Is Schur complement better conditioned than the original matrix?

Consider the following linear system (in block form) with s.p.d. matrix: $$ \begin{pmatrix} A & B\\ B^\top & C \end{pmatrix} \begin{pmatrix} x\\y \end{pmatrix} = \begin{pmatrix} f\\g \end{pmatrix} $$ I'm wondering if elimination of some variables does improve conditioning of the system matrix. If we eliminate $y$ first, by substituting $y = C^{-1}g - C^{-1}B^\top x$ the following system is obtained: $$ (A - BC^{-1}B^\top) x = f - BC^{-1}g. $$ The matrix of the new system is simply the Schur complement of the block $C$.

The question is whether the conditioning number of the resulting system is less than the conditioning number of the original one? The case $C = I$ is particularly interesting.

I've tried using formula $$ 0 = \det \begin{pmatrix} A - \lambda I& B\\ B^\top & C - \lambda I \end{pmatrix} = \det(C - \lambda I) \det(A - \lambda I - B (C - \lambda I)^{-1}B^\top), $$ but with no luck, though $A - B (C - \lambda I)^{-1}B^\top$ seems to be quite close to $A - BC^{-1}B^\top$.

Numerical experiments show that the Schur complment is always better conditioned than the original matrix, here's my code.

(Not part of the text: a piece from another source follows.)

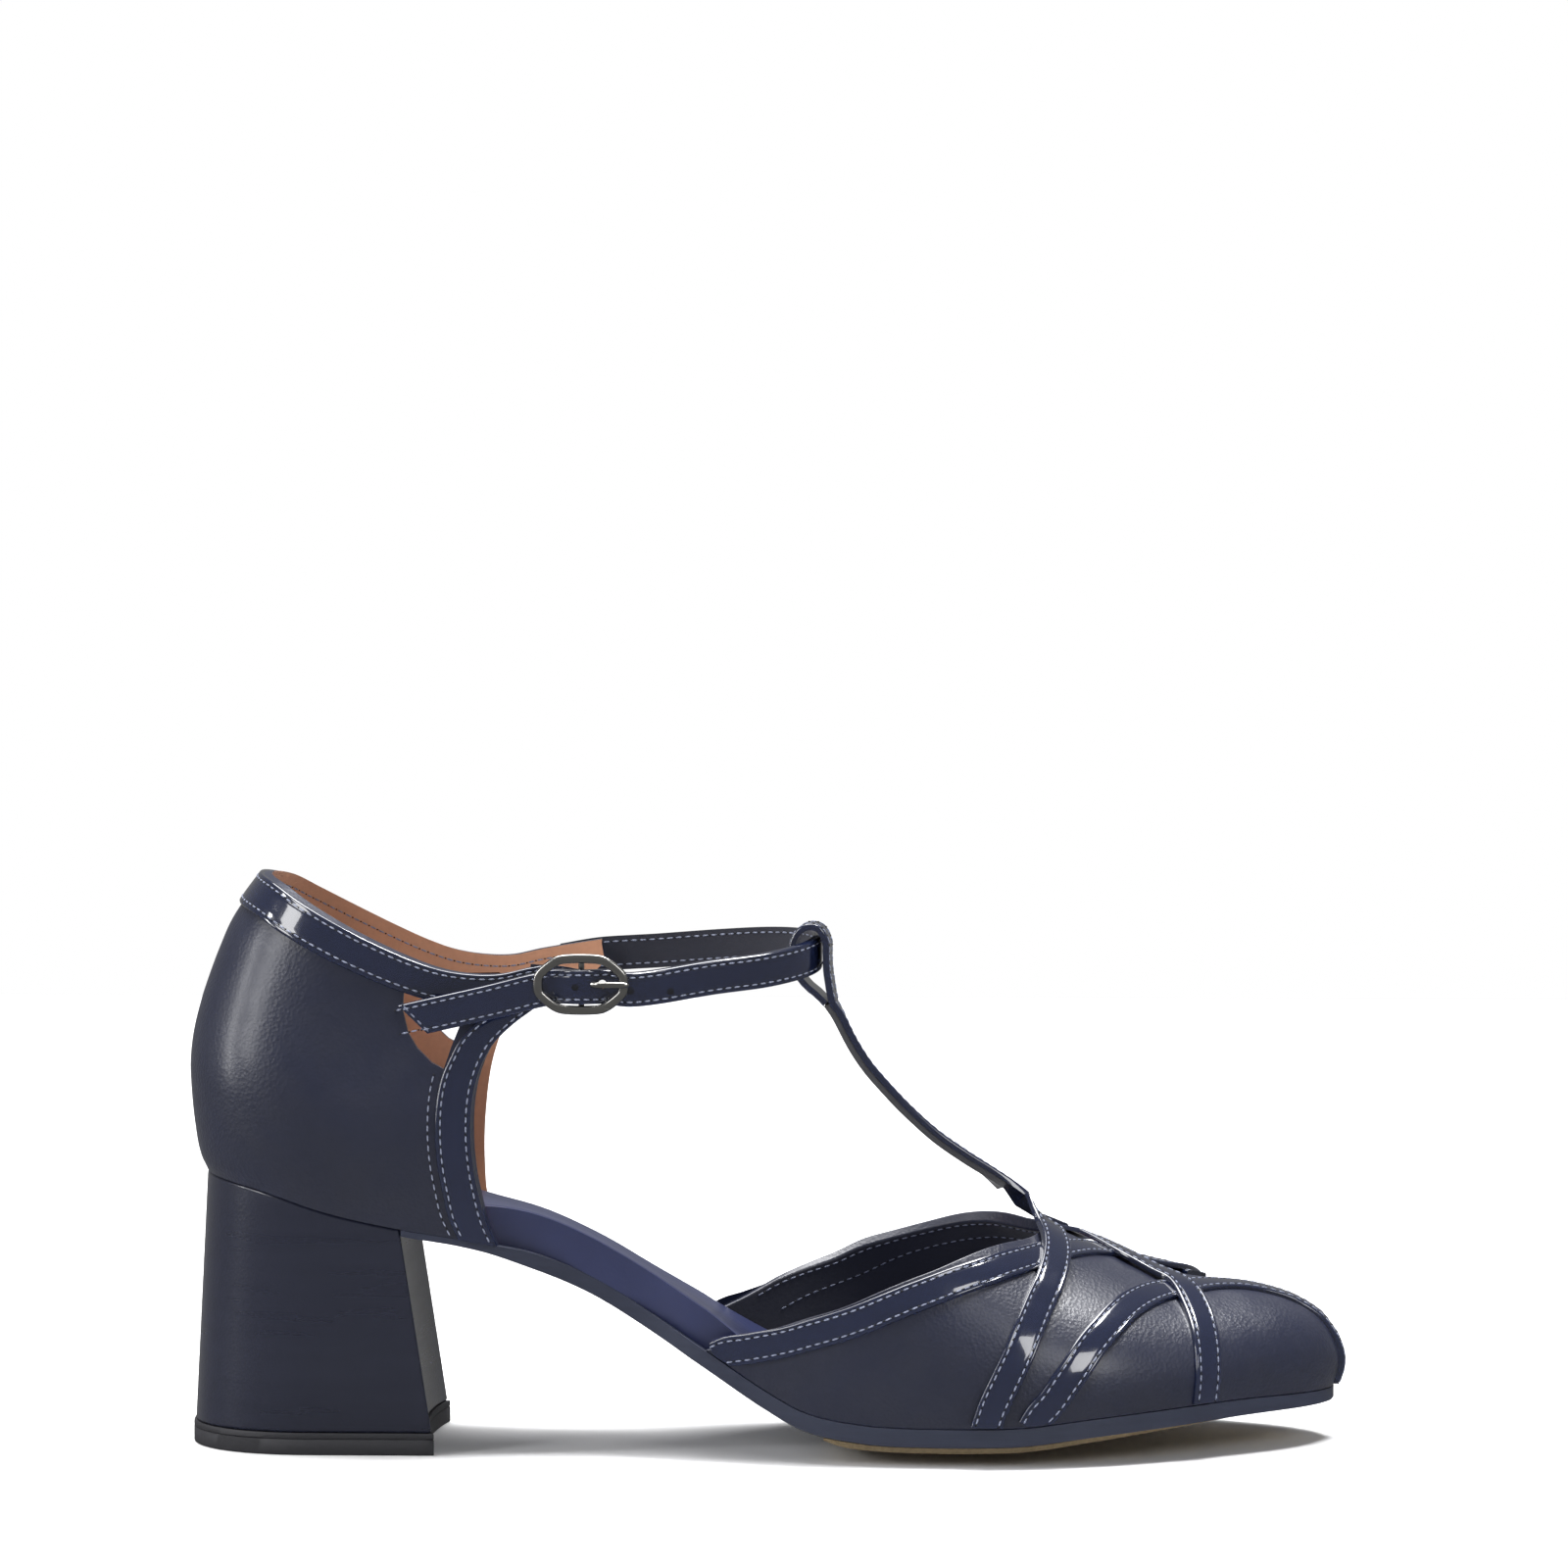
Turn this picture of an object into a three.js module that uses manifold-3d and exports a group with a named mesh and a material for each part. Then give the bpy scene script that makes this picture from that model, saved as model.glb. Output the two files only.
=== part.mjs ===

Experiments also show that not only s.p.d, but also diagonally dominant M-matrices share this property.


Lemma. If $P$ and $Q$ are two $n\times n$ Hermitian matrices and $\operatorname{nullity}(Q)=k>0$, the minimum eigenvalue of $P+Q$ is bounded above by the $k$-th largest eigenvalue of $P$.

Proof of lemma. By Courant-Fischer minimax principle, \begin{align} \lambda_\min(P+Q) &=\min_{\|x\|=1}x^\ast(P+Q)x\\ &\le\min\limits_{\substack{x\in\ker(Q)\\ \|x\|=1}}x^\ast(P+Q)x\\ &=\min\limits_{\substack{x\in\ker(Q)\\ \|x\|=1}}x^\ast Px\\ &\le\max\limits_{\substack{V\subseteq\mathbb C^n\\ \dim V=k}} \min\limits_{\substack{x\in V\\ \|x\|=1}}x^\ast Px\\ &=\lambda_k^{\downarrow}(P).\ {}_{\large\square} \end{align}

Now, return to your question. Suppose $A$ is $k\times k$ and $C$ is $(n-k)\times(n-k)$. Denote by $S$ the Schur complement $A-BC^{-1}B^\top$. Your block matrix is then $P+Q$, where $$ P=\pmatrix{S\\ &0}\ \text{ and }\ Q=\pmatrix{BC^{-1/2}\\ C^{1/2}}\begin{matrix}\pmatrix{C^{-1/2}B^\top&C^{1/2}}\\ {}\end{matrix}. $$ We have $\lambda_\min(P+Q)\le\lambda_k^{\downarrow}(P)=\lambda_\min(S)$ by our lemma and $\lambda_\max(S)=\lambda_\max(P)\le\lambda_\max(P+Q)$ because $Q\succeq0$. Since $\lambda_\min(P+Q)>0$, we conclude that $$ \kappa(S)=\frac{\lambda_\max(S)}{\lambda_\min(S)}\le\frac{\lambda_\max(P+Q)}{\lambda_\min(P+Q)}=\kappa(P+Q). $$